The Cleveland Clinic pledged five years of financial and other support to East Cleveland to help the city weather the closing of Huron Hospital. Meanwhile, the City of Cleveland is suing the Clinic to keep the hospital open. Ideastream's Bill Rice reports.
Cleveland Clinic CEO Toby Cosgrove announced in early June the hospital serving East Cleveland and Cleveland residents would close. Over the last two weeks East Cleveland mayor Gary Norton has been hammering out a settlement with Clinic officials in which the Clinic will, among other things, pay East Cleveland 8 million dollars over the course of five years to compensate for the economic loss the city will suffer.
Norton says had an agreement not been reached, the fallback was to pursue legal action against the clinic to stave off the devastating consequence that can follow when a hospital closes.
NORTON: “The community is often left with a vacant building that grows high weeds, has windows broken out and a source of revenue that is just lost. But by working together we wanted to show that if we work in a new way, doing something different and talking instead of pointing fingers at each other, that we might be able to accomplish something that mitigates the loss.”
In addition to the payment, Cleveland Clinic will either find another commercial use for the building, or foot the $10 million to $15 million cost of demolishing it and turn the vacant land over to East Cleveland. The land donation would be part of an additional $2 million in in-kind support to the city, including demolition of some vacant homes around the property.
While East Cleveland is satisfied with the settlement, the city of Cleveland is not, and it’s suing the Clinic to block the closure of Huron. At issue is the hospital’s trauma center, which Cleveland officials say is a critical piece of the emergency services infrastructure serving the city’s east side.

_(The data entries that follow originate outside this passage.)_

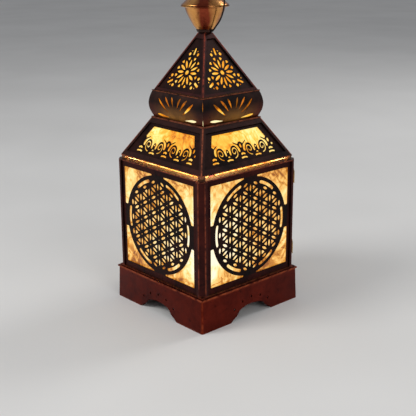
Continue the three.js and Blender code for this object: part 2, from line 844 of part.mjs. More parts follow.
// Spire: ridge frame, pierced faces, and a pointed glass liner that stands on the cap ring behind them
const spireLean = Math.atan2(spireFootHalf - spireTopHalf, spireRise);
const spireSlant = Math.hypot(spireFootHalf - spireTopHalf, spireRise);
{
  const narrowing = Math.sin(spireLean);
  const half = (h) => spireFootHalf - narrowing * h;
  const wall = strap / Math.cos(spireLean);
  const footHalf = spireFootHalf - gap * Math.tan(spireLean);
  const shell = squareRing([
    [footHalf, capTop + gap],
    [spireTopHalf, spireTop],
    [spireTopHalf - wall, spireTop],
    [footHalf - wall, capTop + gap],
  ]);
  const low = 3.0;
  const high = spireSlant - 6.0;
  const opening = [
    [-(half(low) - ridgeStrip), low],
    [half(low) - ridgeStrip, low],
    [half(high) - ridgeStrip, high],
    [-(half(high) - ridgeStrip), high],
  ];
  const tools = [0, 1, 2, 3].map((turns) => {
    const tool = plate(opening, [], 4).translate(0, 2, 0);
    tool.rotateX(-spireLean).translate(0, -spireFootHalf, capTop).rotateZ(turns * 90 * deg);
    return tool;
  });
  place(part, "spire_frame", cut(shell, tools), "darkCopper");
  const foot = (gap + faceDeep * Math.sin(spireLean)) / Math.cos(spireLean);
  const top = spireSlant - 2.4;
  const inset = faceDeep * Math.cos(spireLean) + gap;
  const outline = [
    [-(half(foot) - inset), foot],
    [half(foot) - inset, foot],
    [half(top) - inset, top],
    [-(half(top) - inset), top],
  ];
  const rosette = [ringOf(0, rosetteUp, rosetteEye, 6)];
  for (let k = 0; k < 12; k++) {
    const r = (rosettePetalIn + rosettePetalOut) / 2;
    const x = r * Math.cos(30 * k * deg);
    const h = rosetteUp + r * Math.sin(30 * k * deg);
    rosette.push(petal(x, h, rosettePetalOut - rosettePetalIn, rosettePetalWide, 30 * k));
  }
  for (const turn of [90, 210, 330]) {
    const x = 21.8 * Math.cos(turn * deg);
    rosette.push(petal(x, rosetteUp + 21.8 * Math.sin(turn * deg), 7.4, 2.6, turn));
  }
  ["front", "right", "back", "left"].forEach((name, turns) => {
    const face = slope(turns, spireFootHalf, capTop, spireLean);
    place(face, "spire_face_" + name, plate(outline, rosette, sheet), "copper", 0, faceDeep, 0);
  });
  const behind = (deep, rise) => spireFootHalf - rise * Math.tan(spireLean) - deep / Math.cos(spireLean);
  const liner = squareRing([
    [behind(glassIn, gap), capTop + gap],
    [behind(glassIn, spirePaneRise), capTop + spirePaneRise],
    [behind(glassDeep, spirePaneRise), capTop + spirePaneRise],
    [behind(glassDeep, gap), capTop + gap],
  ]);
  place(part, "spire_glass", liner, "glass");
}

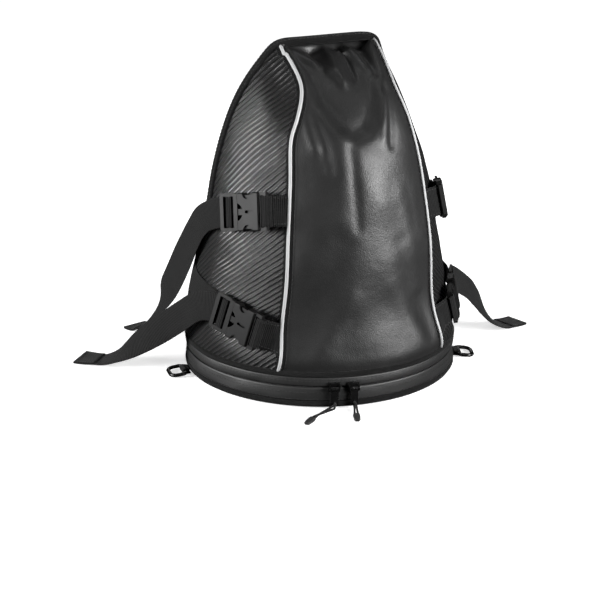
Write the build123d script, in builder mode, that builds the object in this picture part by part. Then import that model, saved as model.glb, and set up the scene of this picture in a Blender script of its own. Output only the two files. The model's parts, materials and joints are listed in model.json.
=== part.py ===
"""A motorcycle tail bag: a hump-shaped shell that zips all round onto a flat tray.

Millimetres. The origin lies on the underside, at the centre of the tray's round front.
+X is the bag's right, -Y its front and +Z is up.
"""

from build123d import *
import os
from math import atan2, cos, degrees, hypot, pi, radians, sin

os.makedirs("parts", exist_ok=True)

# ---- driving dimensions: the tray and its zip band
base_radius = 146.0  # round front, seen from above
corner_radius = 70.0  # rear corners
front_arc_end = 30.0  # degrees behind the X axis where the front arc meets a corner
pad_thickness = 2.0
panel_thickness = 2.5
board_thickness = 2.0
roll_bottom = 1.5
roll_width = 5.0
lower_band_bottom = 8.0
zip_height = 23.0
flap_gap = 1.6  # slit between the two bands, where the sliders' necks run
band_inset = 1.5
band_thickness = 1.2
upper_band_top = 32.5
shell_bottom = 38.5
tape_width = 9.0
tape_thickness = 0.9
coil_height = 2.2
coil_gap = 0.6
hinge_radius = 1.6
hinge_width = 124.0

# ---- driving dimensions: the shell
wall = 2.2
ridge_height = 345.0
lining_top = 338.0
piping_width = 4.6
piping_stand = 2.2
binding_width = 9.0
binding_stand = 2.4
widest_share = 0.55  # how far back from the piping to the rear seam the widest point lies
# height, front centre y, piping x and y, widest half width, rear seam x and y, back centre y
SECTIONS = (
    (38.5, -143.5, 87.0, -114.0, 143.0, 126.0, 71.0, 105.0),
    (75.0, -141.0, 84.0, -110.0, 139.0, 119.0, 66.0, 98.0),
    (110.0, -138.0, 80.0, -106.0, 134.0, 112.0, 60.0, 88.0),
    (165.0, -135.0, 76.0, -104.0, 124.0, 110.0, 45.0, 68.0),
    (220.0, -124.0, 70.0, -95.0, 114.0, 107.0, 30.0, 47.0),
    (265.0, -112.0, 63.0, -86.0, 104.0, 100.0, 14.0, 28.0),
    (300.0, -92.0, 54.0, -70.0, 90.0, 88.0, 4.0, 12.0),
    (330.0, -58.0, 51.0, -42.0, 70.0, 68.0, -8.0, 0.0),
    (345.0, -28.0, 49.0, -25.0, 57.0, 54.0, -10.0, -5.0),
)
# how far back the bound seam between the sides and the back lies at each section's height
SEAM_LINE = (62.0, 50.0, 34.0, 12.0, 6.0, -4.0, -9.0, -15.0, -12.0)
# how far the right side has sunk in at each section's height
RIGHT_SAG = (0.0, 1.0, 4.0, 8.0, 11.0, 19.0, 20.0, 13.0, 4.0)

# ---- driving dimensions: straps and buckles
webbing_width = 30.0
webbing_thickness = 1.5
buckle_width = 38.0
buckle_thickness = 8.6
buckle_stand = 7.0  # from the shell to the buckle's middle plane
mouth_depth = 9.0  # the notch between the female half's lobes
mouth_half_width = 9.0
window_along = 13.5  # the side windows, from the mouth
window_half_length = 6.0
window_reach = 7.0
webbing_stand = 0.4  # bare clearance under a strap that lies on the shell
strap_lands = 46.0  # where the straps meet the shell, along the strap from the buckle's mouth
# name, sign of X, bearing from the front in degrees, height, rise of the front end in degrees
BUCKLES = (
    ("upper_left", -1, 60.0, 189.0, 10.5),
    ("lower_left", -1, 60.0, 83.0, -13.5),
    ("upper_right", 1, 60.0, 184.0, 8.0),
    ("lower_right", 1, 60.0, 82.0, -13.5),
)
# free ends of the left straps: place, then the way the webbing faces
TAIL_UPPER = (
    ((-134, -12, 174), (-1.0, -0.2, 0.0)),
    ((-138, 12, 148), (-1.0, -0.3, 0.0)),
    ((-141, 38, 118), (-0.9, -0.4, 0.0)),
    ((-144, 66, 86), (-0.9, -0.4, 0.0)),
    ((-148, 95, 56), (-0.8, -0.5, 0.2)),
    ((-150, 122, 31), (-0.5, -0.5, 0.6)),
    ((-155, 138, 13), (-0.3, -0.4, 0.9)),
    ((-159, 151, 3), (-0.1, -0.2, 1.0)),
    ((-164, 165, 2.3), (0.0, 0.0, 1.0)),
)
TAIL_LOWER = (
    ((-146, -26, 86), (-0.9, -0.4, 0.1)),
    ((-156, -1, 67), (-0.8, -0.6, 0.1)),
    ((-168, 19, 50), (-0.7, -0.7, 0.2)),
    ((-183, 35, 35), (-0.5, -0.7, 0.5)),
    ((-200, 49, 19), (-0.3, -0.5, 0.8)),
    ((-216, 61, 6), (-0.1, -0.2, 1.0)),
    ((-231, 71, 2.3), (0.0, 0.0, 1.0)),
    ((-246, 85, 2.6), (0.0, -0.1, 1.0)),
)
TAIL_LOWER_RIGHT = (
    ((158, -30, 74), (0.9, -0.4, 0.1)),
    ((175, -21, 60), (0.8, -0.6, 0.2)),
    ((191, -12, 41), (0.7, -0.6, 0.4)),
    ((206, -4, 22), (0.4, -0.5, 0.8)),
    ((222, 3, 7), (0.2, -0.2, 1.0)),
    ((240, 9, 2.3), (0.0, 0.0, 1.0)),
    ((257, 14, 2.3), (0.0, 0.0, 1.0)),
)

# ---- driving dimensions: rings at the tray's sides
ring_wire = 2.0
ring_width = 24.0
ring_depth = 16.0
# name, bearing from the front in degrees
RINGS = (("left", -93.0), ("right", 71.0))

# ---- driving dimensions: back
pad_half_width = 72.0
pad_stand = 9.0
pad_bottom = 62.0
pad_top = 236.0
handle_half_width = 48.0
handle_bottom = 283.0
handle_top = 308.0
handle_stand = 20.0

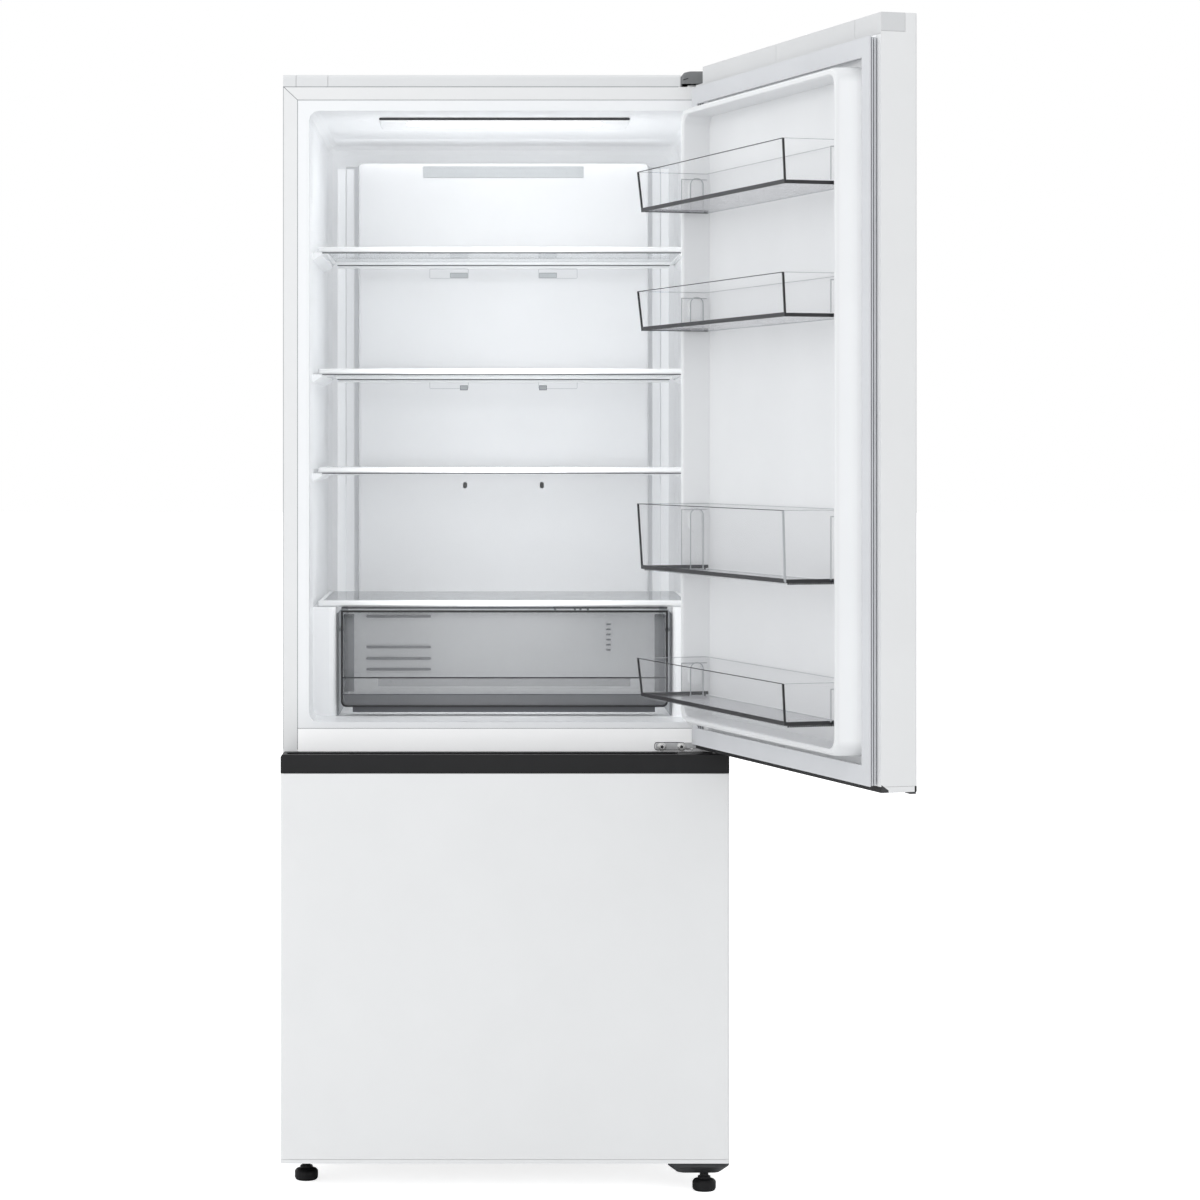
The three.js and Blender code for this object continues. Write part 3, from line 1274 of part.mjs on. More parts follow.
shelfLevels.slice().reverse().forEach((level, i) => {
  const place = [level, shelfThickness, shelfHalf, shelfFront, shelfDepth];
  addPiece(cabinet, `shelf_frame_${i + 1}`, paneFrame(...place), 'whitePlastic');
  addPiece(cabinet, `shelf_glass_${i + 1}`, pane(...place), 'glass');
});
const coverPlace = [crisperCoverLevel, crisperCoverThickness, shelfHalf, shelfFront, shelfDepth];
addPiece(cabinet, 'crisper_cover_frame', paneFrame(...coverPlace), 'whitePlastic');
addPiece(cabinet, 'crisper_cover_glass', pane(...coverPlace), 'glass');
addPiece(cabinet, 'crisper_rail_left', crisperRail(-1), 'grayPlastic');
addPiece(cabinet, 'crisper_rail_right', crisperRail(1), 'grayPlastic');
addPiece(cabinet, 'crisper_tub', crisperTub(), 'clear');
addPiece(cabinet, 'crisper_front', crisperFront(), 'clear');
addPiece(cabinet, 'freezer_back_cover', freezerBackCover(), 'whitePlastic');
addPiece(cabinet, 'evaporator', evaporator(), 'aluminium');
addPiece(cabinet, 'evaporator_fan', evaporatorFan(), 'whitePlastic');
drawerLevels.forEach((_, i) => {
  addPiece(cabinet, `freezer_drawer_${drawerLevels.length - i}`, freezerDrawer(i), 'clear');
});
addPiece(cabinet, 'compressor', compressor(), 'black');
addPiece(cabinet, 'drain_pan', drainPan(), 'darkPlastic');
addPiece(cabinet, 'machine_cover', machineCover(), 'darkPlastic');

const [fridgeDoor, fridgeDoorPieces] = hingedGroup(restAngle);
addPiece(fridgeDoorPieces, 'fridge_door_panel', fridgeDoorPanel(), 'whiteSteel');
addPiece(fridgeDoorPieces, 'fridge_door_top_cap', fridgeDoorTopCap(), 'whitePlastic');
addPiece(fridgeDoorPieces, 'fridge_door_bottom_cap', fridgeDoorBottomCap(), 'darkPlastic');
addPiece(fridgeDoorPieces, 'fridge_door_liner', fridgeDoorLiner(), 'whitePlastic');
addPiece(fridgeDoorPieces, 'fridge_door_foam', fridgeDoorFoam(), 'foam');
addPiece(fridgeDoorPieces, 'fridge_door_gasket', gasket(fridgeHalf, fridgeFloor, fridgeTop),
  'gasket');
bins.forEach((place, i) => {
  addPiece(fridgeDoorPieces, `door_bin_${i + 1}`, doorBin(place), 'clear');
});

const [freezerDoor, freezerDoorPieces] = hingedGroup(0);
addPiece(freezerDoorPieces, 'freezer_door_panel', freezerDoorPanel(), 'whiteSteel');
addPiece(freezerDoorPieces, 'freezer_door_top_cap', freezerDoorTopCap(), 'darkPlastic');
addPiece(freezerDoorPieces, 'freezer_door_bottom_cap', freezerDoorBottomCap(), 'darkPlastic');
addPiece(freezerDoorPieces, 'freezer_door_liner', freezerDoorLiner(), 'whitePlastic');
addPiece(freezerDoorPieces, 'freezer_door_foam', freezerDoorFoam(), 'foam');
addPiece(freezerDoorPieces, 'freezer_door_gasket',
  gasket(freezerHalf, freezerFloor, freezerTop), 'gasket');

const refrigerator = new THREE.Group();
refrigerator.add(cabinet, fridgeDoor, freezerDoor);

// The origin is under the middle of the whole object as it stands, on the floor.
refrigerator.updateMatrixWorld(true);
const extent = new THREE.Box3().setFromObject(refrigerator, true);
const middle = extent.getCenter(new THREE.Vector3());
refrigerator.position.set(-middle.x, -middle.y, 0);

export default refrigerator;
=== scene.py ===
import json
import math
import bpy
from mathutils import Matrix, Vector

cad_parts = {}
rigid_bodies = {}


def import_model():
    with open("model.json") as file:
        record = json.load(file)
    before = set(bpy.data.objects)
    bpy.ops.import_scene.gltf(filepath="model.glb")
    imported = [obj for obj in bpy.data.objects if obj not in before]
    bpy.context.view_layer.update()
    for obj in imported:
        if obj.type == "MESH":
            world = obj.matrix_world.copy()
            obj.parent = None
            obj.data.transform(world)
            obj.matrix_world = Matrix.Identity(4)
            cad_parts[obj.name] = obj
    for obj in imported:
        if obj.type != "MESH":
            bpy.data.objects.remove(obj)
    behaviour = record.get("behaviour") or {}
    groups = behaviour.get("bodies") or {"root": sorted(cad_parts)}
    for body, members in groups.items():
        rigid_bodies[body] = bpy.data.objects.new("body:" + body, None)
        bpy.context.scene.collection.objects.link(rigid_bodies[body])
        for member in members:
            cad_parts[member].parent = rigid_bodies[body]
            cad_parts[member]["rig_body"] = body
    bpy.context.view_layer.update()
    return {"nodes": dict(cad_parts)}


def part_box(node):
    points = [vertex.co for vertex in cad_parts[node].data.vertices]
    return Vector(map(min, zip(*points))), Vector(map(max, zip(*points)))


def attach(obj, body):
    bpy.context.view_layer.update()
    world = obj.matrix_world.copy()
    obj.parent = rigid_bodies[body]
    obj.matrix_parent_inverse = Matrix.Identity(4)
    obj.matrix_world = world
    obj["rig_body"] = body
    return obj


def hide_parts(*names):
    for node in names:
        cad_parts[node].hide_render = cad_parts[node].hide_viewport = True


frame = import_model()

# Bottom freezer refrigerator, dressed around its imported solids.
# Lengths below are millimetres from the middle of the cabinet's front edge on the floor:
# x to the right, y to the back, z up. Door pieces are drawn with the door shut.
nodes = frame["nodes"]
mm = 0.001
caseLow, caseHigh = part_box("outer_case")
home = Vector(((caseLow.x + caseHigh.x) / 2, caseLow.y, 0))


def at(x, y, z):
    return home + Vector((x, y, z)) * mm


doorSwing = {"axis": (330, -38, 0), "opened": 107.5}  # the fridge door as it stands at rest
hingeAxis = at(*doorSwing["axis"])
swungOpen = (Matrix.Translation(hingeAxis)
             @ Matrix.Rotation(math.radians(doorSwing["opened"]), 4, "Z")
             @ Matrix.Translation(-hingeAxis))

# what all finishes share: how far colour and gloss vary, and how fine clear plastic is mottled
shared = {"lighter": 0.6, "gloss": 0.12, "coatRoughness": 0.12, "slant": 0.35, "clearMottle": 0.03,
          "clearPatch": 14, "clearGrain": 60, "clearGloss": 0.3, "lampPatch": 40, "lampGlow": 0.06}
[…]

EMS Commissioner Edward Eckhart says its loss disrupts emergency response throughout the city.
ECKART: “The result of the loss of trauma service at Huron and the resulting closure of Huron has resulted in increased EMS response times to all 911 calls, to every neighborhood in the City of Cleveland; it’s resulted in fire first responder units being tied up in excess of 30 to 45 minutes throughout the city while they are waiting for EMS ambulances to arrive to transport patients.”
Law Director Robert Triozzi says the city wants the hospital to stay open until the Clinic can find another way to treat trauma patients on the east side.